The Wall Street Journal reported Sunday night that Parvaresh said:

Both they [Boeing] and we were willing to reach the conclusion sooner, and fortunately it took place before the new government [in the U.S. takes office]. Both sides are committed, and there are scenarios in the contracts for violation of commitments or in case of force majeure to deal with those cases.

While Parvaresh’s remarks about Boeing were mainly political, the comments related to Airbus were concrete. Iran Air plans to chop the total value of the Airbus deal from an original estimate of around $27 billion to about $10 billion.

At list price the A380 costs $433 million per copy, or a total of about $5.2 billion. Given the new total, it appears likely that the original agreement (which was not a firm order) will be substantially changed in order to reduce the overall cost by $17 billion.
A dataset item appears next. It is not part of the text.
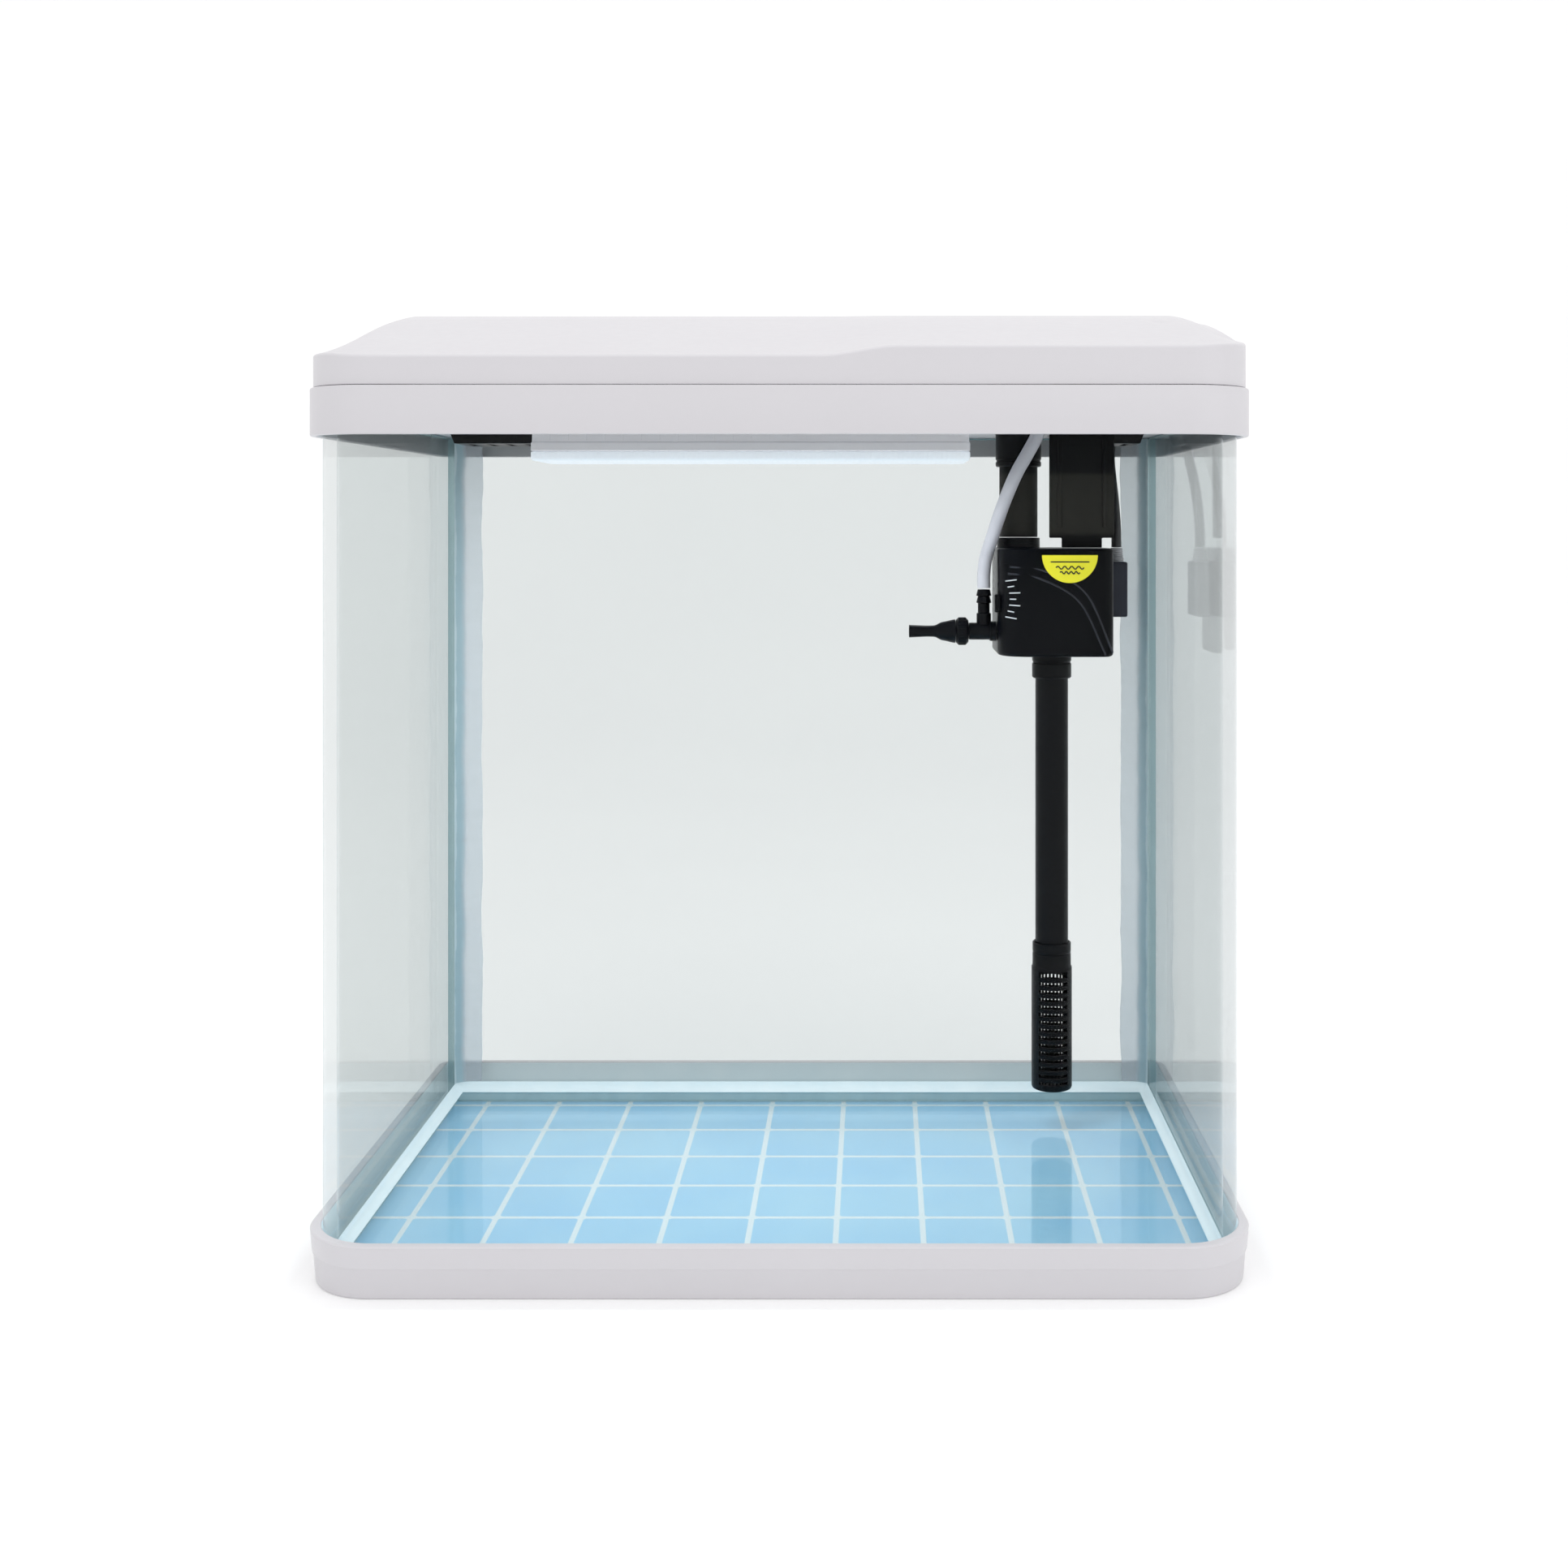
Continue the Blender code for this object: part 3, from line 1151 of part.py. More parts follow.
def make_outlet():
    right = PUMP_LEFT - GAP
    axis = (0, OUTLET_Y, OUTLET_Z)
    pipe = rod("outlet_pipe", OUTLET_RADIUS, (OUTLET_LEFT, *axis[1:]), right - OUTLET_LEFT, "X", SMALL_SIDES)
    foot = (BARB_X, OUTLET_Y, 0)
    profile = [
        (0, BARB_TOP),
        (BARB_RADIUS + BARB_LIP, BARB_TOP),
        (BARB_RADIUS + BARB_LIP, BARB_TOP - BARB_HEAD),
        (BARB_RADIUS - BARB_LIP, BARB_TOP - BARB_HEAD - BARB_LIP),
        (BARB_RADIUS - BARB_LIP, OUTLET_Z + BARB_HEAD * 3),
        (BARB_RADIUS + BARB_LIP, OUTLET_Z + BARB_HEAD),
        (BARB_RADIUS + BARB_LIP, OUTLET_Z),
        (0, OUTLET_Z),
    ]
    join(pipe, turned("barb", profile, foot, sides=SMALL_SIDES))
    bore = rod(
        "outlet_bore",
        OUTLET_BORE,
        (OUTLET_LEFT - PAST, *axis[1:]),
        right - OUTLET_LEFT + BORE_PAST,
        "X",
        SMALL_SIDES,
    )
    air = rod(
        "barb_bore",
        BARB_BORE,
        (BARB_X, OUTLET_Y, OUTLET_Z),
        BARB_TOP - OUTLET_Z + PAST,
        sides=SMALL_SIDES // 2,
    )
    finish(cut(pipe, bore, air), BLACK_PLASTIC, 0.4)

    nut_left, nut_right = OUTLET_LEFT - GAP - NUT_LENGTH, OUTLET_LEFT - GAP
    bend = NUT_ROUND
    profile = [
        (OUTLET_BORE, nut_right),
        (NUT_RADIUS - bend, nut_right),
        (NUT_RADIUS, nut_right - bend),
        (NUT_RADIUS, nut_left + bend),
        (NUT_RADIUS - bend, nut_left),
        (OUTLET_BORE, nut_left),
    ]
    finish(turned("nozzle_nut", profile, axis, "X", closed=True), BLACK_PLASTIC, 0.4)

    def oval(half_wide, half_high, square):
        """One section of the nozzle: a circle that flattens into a rounded slot."""
        count = 20
        points = []
        for i in range(count):
            angle = math.tau * i / count
            c, s = math.cos(angle), math.sin(angle)
            power = 2 / square
            x = math.copysign(abs(c) ** power, c) * half_wide
            y = math.copysign(abs(s) ** power, s) * half_high
            points.append((x, y))
        return points

    start = nut_left - GAP
    sections = [(0.0, 0.0054, 0.0054, 2), (0.006, 0.0040, 0.0042, 2), (0.0095, 0.0034, 0.0026, 2.2)]
    sections += [(0.013, 0.0040, 0.0025, 3), (NOZZLE_LENGTH, NOZZLE_TIP_WIDE, NOZZLE_TIP_HALF, 3.5)]
    aim = Matrix(((0, 0, -1, start), (1, 0, 0, OUTLET_Y), (0, 1, 0, OUTLET_Z), (0, 0, 0, 1)))
    outer = loft("jet_nozzle", [(s, oval(w, h, n)) for s, w, h, n in sections], aim)
    inner = [(s, oval(w - NOZZLE_WALL, h - NOZZLE_WALL, n)) for s, w, h, n in sections]
    inner[0] = (-PAST, inner[0][1])
    inner[-1] = (NOZZLE_LENGTH + PAST, inner[-1][1])
    finish(cut(outer, loft("nozzle_way", inner, aim)), BLACK_PLASTIC, 0.4)


def make_hose():
    floor = DECK_TOP + GAP
    top = floor + VALVE_HEIGHT
    bore = HOSE_RADIUS + HOSE_SLIP
    end = top - VALVE_FLANGE_HEIGHT
    wide = VALVE_RADIUS - VALVE_STEP
    profile = [
        (0, top),
        (VALVE_RADIUS * 0.7, top),
        (wide, top - VALVE_ROUND),
        (wide, floor + VALVE_FLANGE_HEIGHT),
        (VALVE_FLANGE, floor + VALVE_FLANGE_HEIGHT),
        (VALVE_FLANGE, floor),
        (bore, floor),
        (bore, end),
        (0, end),
    ]
    finish(turned("air_valve", profile, (VALVE_X, VALVE_Y, 0), sides=SMALL_SIDES), (0.75, 0.75, 0.76), 0.4)
    route = [
        (BARB_X, OUTLET_Y, BARB_TOP + 2 * GAP),
        (BARB_X, OUTLET_Y, BARB_TOP + 2 * GAP + HOSE_RADIUS * 2),
        (0.0857, 0.0567, 0.2645),
        (0.0886, 0.0530, 0.2745),
        (0.0928, 0.0484, 0.2880),
        (0.0985, 0.0460, 0.3020),
        (0.1037, 0.0444, 0.3115),
        (0.1076, 0.0438, 0.3190),
        (0.1096, 0.0435, 0.3260),
        (VALVE_X, VALVE_Y, end - GAP),
    ]
    finish(tube("air_hose", route, HOSE_RADIUS, 3), (0.78, 0.78, 0.80), 0.30)


# Leads

def make_leads():
    low = DECK_TOP + GAP
    high = low + BOX_HEIGHT
    case = box("junction_box", (BOX_LEFT, BOX_FRONT, low), (BOX_RIGHT, BOX_REAR, high))
    port_z = low + BOX_PORT_RISE
    middle = (BOX_FRONT + BOX_REAR) / 2
    inside_low = (BOX_LEFT + BOX_WALL, BOX_FRONT + BOX_WALL, low + BOX_WALL)
    inside_high = (BOX_RIGHT - BOX_WALL, BOX_REAR - BOX_WALL, high + PAST)
    tools = [box("box_hollow", inside_low, inside_high)]
    for name, side in (("pump_lead_port", BOX_RIGHT), ("mains_port", BOX_LEFT)):
        start = (side - PORT_START, middle, port_z)
        tools.append(rod(name, LEAD_RADIUS + GAP, start, PORT_DEPTH, "X", SMALL_SIDES))
    start = (LAMP_LEAD_X, BOX_FRONT - PORT_START, low + BOX_LAMP_PORT_RISE)
    tools.append(rod("lamp_port", LAMP_LEAD_RADIUS + GAP, start, PORT_DEPTH, "Y", SMALL_SIDES))
    finish(cut(case, *tools), (0.70, 0.70, 0.70), 0.5)
    lid = box("junction_lid", (BOX_LEFT, BOX_FRONT, high + GAP), (BOX_RIGHT, BOX_REAR, high + GAP + BOX_LID))
    finish(lid, (0.70, 0.70, 0.70), 0.5)

    top = ROTOR_Z + MOTOR_HALF + GAP
    grommet_top = top + GROMMET_HEIGHT
    profile = [
        (0, grommet_top), (LEAD_RADIUS + GROMMET_TIP, grommet_top), (GROMMET_RADIUS, top + GROMMET_COLLAR)
    ]
    profile += [(GROMMET_RADIUS, top), (0, top)]
    grommet = turned("lead_grommet", profile, (GROMMET_X, GROMMET_Y, 0), sides=SMALL_SIDES)
    finish(grommet, (0.45, 0.45, 0.47), 0.6)
    route = [
        (GROMMET_X, GROMMET_Y, grommet_top + GAP),
        (GROMMET_X, GROMMET_Y, grommet_top + GAP + LEAD_STRAIGHT),
        (GROMMET_X, GROMMET_Y + 0.0016, 0.2800),
        (0.1464, 0.0750, 0.2905),
        (0.1465, 0.0850, 0.3020),
        (0.1470, 0.0940, 0.3110),
        (LEAD_HOLE_X, LEAD_HOLE_Y - 0.0006, DECK_BOTTOM),
        (LEAD_HOLE_X - 0.0008, LEAD_HOLE_Y, 0.3320),
        (0.1405, 0.0985, 0.3440),
        (0.1280, 0.0985, 0.3500),
        (0.1050, 0.0985, 0.3490),
        (0.0700, 0.0985, 0.3420),
        (0.0350, 0.0985, 0.3355),
        (0.0120, 0.0985, port_z),
        (BOX_RIGHT - BOX_WALL - PAST, 0.0985, port_z),
    ]
    finish(tube("pump_lead", route, LEAD_RADIUS, 2), BLACK_PLASTIC, 0.5)
    x = LAMP_LEAD_X
    route = [
        (x, LAMP_LEAD_Y, DECK_BOTTOM - LAMP_WALL - PAST),
        (x, LAMP_LEAD_Y, DECK_TOP),
        (x, LAMP_LEAD_Y + 0.0015, 0.3330),
        (x, LAMP_LEAD_Y + 0.0080, 0.3395),
        (x, 0.0080, 0.3390),
        (x, 0.0200, 0.3330),
        (x, 0.0330, 0.3278),
        (x, 0.0470, low + 0.0030),
        (x, 0.0700, low + 0.0030),
        (x, 0.0850, low + 0.0032),
        (x, BOX_FRONT + BOX_WALL + PAST, low + BOX_LAMP_PORT_RISE),
    ]
    finish(tube("lamp_lead", route, LAMP_LEAD_RADIUS, 2), (0.80, 0.80, 0.80), 0.5)

    rear = COVER_REAR + GAP
    flange = GLAND_FLANGE_THICK
    profile = [
        (GLAND_BORE, flange),
        (GLAND_FLANGE, flange),
        (GLAND_FLANGE, 0),
        (GLAND_RADIUS, 0),
        (GLAND_RADIUS, -GLAND_LENGTH),
        (GLAND_BORE, -GLAND_LENGTH),
    ]
    gland = turned("cable_gland", profile, (GLAND_X, rear, GLAND_Z), "Y", SMALL_SIDES, closed=True)
    finish(gland, (0.03, 0.03, 0.03), 0.7)


def hang(name, place, nodes):
    """An empty on a joint's axis that carries the pieces which move on it."""
    axis = bpy.data.objects.new(name, None)
    AQUARIUM.objects.link(axis)
    axis.location = place
    bpy.context.view_layer.update()
    for node in nodes:
        obj = bpy.data.objects[node]
        held = obj.matrix_world.copy()
        obj.parent = axis
        obj.matrix_parent_inverse = axis.matrix_world.inverted()
        obj.matrix_world = held
    return axis


def main():
    make_base()
    make_tank()
    make_seams()
    make_hood_frame()
    make_flap()
    make_rear_cover()
    make_pins()
    make_lamp()
    make_filter()
    make_pump_casing()
    make_motor()
    make_riser()
    make_intake()
    make_outlet()
    make_hose()
    make_leads()
    bpy.context.view_layer.update()
    hang("flap_axis", (0, HINGE_Y, HINGE_Z), ["flap_cover"])
    hang("rotor_axis", (CHAMBER_LEFT, ROTOR_Y, ROTOR_Z), ["impeller", "rotor_magnet"])
    hang("nozzle_axis", (OUTLET_LEFT, OUTLET_Y, OUTLET_Z), ["nozzle_nut", "jet_nozzle"])


main()
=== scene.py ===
import math

import bmesh
import bpy
from mathutils import Matrix, Vector
from mathutils import noise as noises


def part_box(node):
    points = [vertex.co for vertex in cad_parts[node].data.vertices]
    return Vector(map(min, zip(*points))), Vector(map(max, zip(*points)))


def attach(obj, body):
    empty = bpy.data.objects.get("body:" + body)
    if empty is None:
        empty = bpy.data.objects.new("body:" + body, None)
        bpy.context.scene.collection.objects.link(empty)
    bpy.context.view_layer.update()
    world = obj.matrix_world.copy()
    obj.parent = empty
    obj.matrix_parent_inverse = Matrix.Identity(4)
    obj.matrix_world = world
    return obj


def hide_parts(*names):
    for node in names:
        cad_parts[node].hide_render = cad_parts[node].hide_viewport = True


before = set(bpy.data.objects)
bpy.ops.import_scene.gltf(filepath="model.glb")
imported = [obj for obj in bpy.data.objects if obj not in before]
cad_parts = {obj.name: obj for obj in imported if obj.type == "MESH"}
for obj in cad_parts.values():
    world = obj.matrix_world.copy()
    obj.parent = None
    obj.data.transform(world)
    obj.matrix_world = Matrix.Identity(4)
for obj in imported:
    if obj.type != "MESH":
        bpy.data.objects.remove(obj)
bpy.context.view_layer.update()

mm = 0.001
print("frame loaded")


# camera, light and floor

stage = {
    "cameraPlace": (0.0362, -0.745, 0.2796),
    "lens": 40.5,
    "shift": (-0.0593, -0.1656),
    "world": (1.0, 1.0, 1.0),
    "worldStrength": 1.0,
    "softboxes": [
        # name, place, aim, size, watts
        ("topSoftbox", (0.0, -0.15, 1.20), (0.0, 0.0, 0.2), 1.0, 2.4),
        ("keySoftbox", (0.55, -1.1, 0.95), (0.0, 0.0, 0.2), 0.7, 0.8),
        ("fillSoftbox", (0.95, -0.7, 0.45), (0.0, 0.0, 0.2), 0.6, 0.5),
    ],
    "floor": (3.0, 2.2, 0.9),
    "lampGlow": ((-0.015, -0.0125, 0.3045), (0.160, 0.032), 0.36),
}


def setStage():
    scene = bpy.context.scene
    scene.view_settings.view_transform = "Standard"
    camera = bpy.data.objects.new("camera", bpy.data.cameras.new("camera"))
    scene.collection.objects.link(camera)
    camera.location = stage["cameraPlace"]
    camera.rotation_euler = (math.radians(90), 0, 0)
    camera.data.lens = stage["lens"]
    camera.data.sensor_width = 36
    camera.data.shift_x, camera.data.shift_y = stage["shift"]
    camera.data.clip_start = 0.01
    scene.camera = camera

    world = bpy.data.worlds.new("studio")
    world.use_nodes = True
    world.node_tree.nodes["Background"].inputs[0].default_value = (*stage["world"], 1)
    world.node_tree.nodes["Background"].inputs[1].default_value = stage["worldStrength"]
    scene.world = world

    for name, place, aim, size, watts in stage["softboxes"]:
        light = bpy.data.lights.new(name, "AREA")
        light.shape = "SQUARE"
        light.size = size
        light.energy = watts
        lamp = bpy.data.objects.new(name, light)
        scene.collection.objects.link(lamp)
        lamp.location = place
        lamp.rotation_euler = (Vector(aim) - Vector(place)).to_track_quat("-Z", "Y").to_euler()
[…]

Excluding the A380, the original order included 21 aircraft in the Airbus A320ceo family, 24 A320neo planes, 27 A330ceo aircraft; 18 A330-900neo planes, and 16 A350-1000s.

At the Tehran press conference, Parvaresh said that the A330 was still part of the deal, but he did not indicate the fate of the A320s or the A350-1000s. The per-copy list price of an A350-1000 is $355.7 million, and eliminating those from the order would chop another $5.7 billion from the original price tag. That still leaves another $6 billion or so in cuts to get the original price tag down to $10 billion.

Airbus took just three net new orders for the A380 in 2015. To the end of November 2016, it had taken two new orders and received two cancellations for a net of zero so far this year. The aircraft maker has taken 319 total orders for the A380 and delivered 200 to customers. The order backlog of 119 includes eight planes for Qantas that have not yet been delivered and that the airline said in August it does not intend to take.

Boeing has taken shots recently both from the Congress and from President-elect Donald Trump. The company has fired back with a claim that it indirectly supports 100,000 U.S. jobs and that those jobs are in jeopardy if Boeing is not allowed to sell commercial jets to Iran.

That may be something of a stretch, but Boeing cannot afford to get sideways with the incoming Trump administration or the Republican Congress. More than half of Boeing’s sales are to foreign buyers, and any threat to those sales is a big deal for the company.

Boeing’s stock was down fractionally in Monday’s premarket, after having closed up about 0.5% on Friday, at $154.50 in a 52-week range of $102.10 to $160.07. The consensus price target on the stock is $156.22.